Buying and holding doesn't work in a market as volatile as this one, some active traders say.

For example, the Nasdaq composite index slid 10% April 14, soared 5.9% the following Monday and jumped another 5.7% Tuesday. The index has risen or fallen more than 3% in a day 25 times this year, more than during the first 17 years of its existence. The 10 busiest days in Nasdaq history occurred this year.

As recently as 1998, the index on average gained or lost 1.4% each day. The average daily swing between 1971, when the index was created, and 1998 was 0.61%.

To keep up, Christopher McHugh, a money manager for Turner Investment Partners in Berwyn, Pa., advocates active trading.

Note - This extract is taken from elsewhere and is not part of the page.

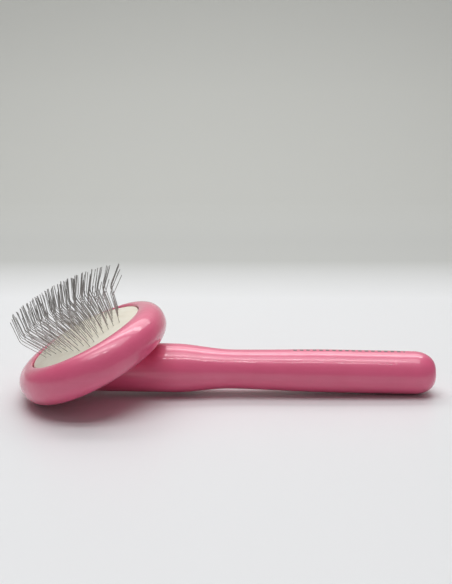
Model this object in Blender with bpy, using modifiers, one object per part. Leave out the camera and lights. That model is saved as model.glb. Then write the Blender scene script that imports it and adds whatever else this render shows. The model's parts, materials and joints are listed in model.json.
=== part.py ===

"There's no ceiling stopping the stock once it starts going up," and stocks can fall just as far, he said. The firm runs the TIP Target Select Equity Fund, which returned 113% in 1999, and came in No. 2 in trading rates with 1,279% turnover, Morningstar said.

Turner's portfolios always will have relatively high turnover because the firm's managers study charts of stock prices to help decide when to buy and sell stocks, McHugh said. The firm also will quickly sell shares in a company if its earnings outlook changes.

Turner Investment believes so strongly in active trading that Chairman Robert Turner posted a report titled "Turnover Is Good" on the firm's Web site.

"As we see it, turnover in growth-stock investing is simply a practical adaptation to current market realities," Turner wrote. "In a market in which stocks zigzag like frenzied creatures in a video game, a certain trading nimbleness and aggressiveness are extremely useful."

Another Orbitex fund, Orbitex Strategic Natural Resources, was the fourth-most-active trader last year with 921% turnover; the fund returned 39% last year, trouncing the 21% return of the Standard & Poor's 500 index and beating the benchmarks for energy and basic-materials stocks.

For Orbitex's Davidson, that's the most important statistic. "We don't put a constraint on turnover," he said. "We look at our portfolio managers on a bottom-line basis."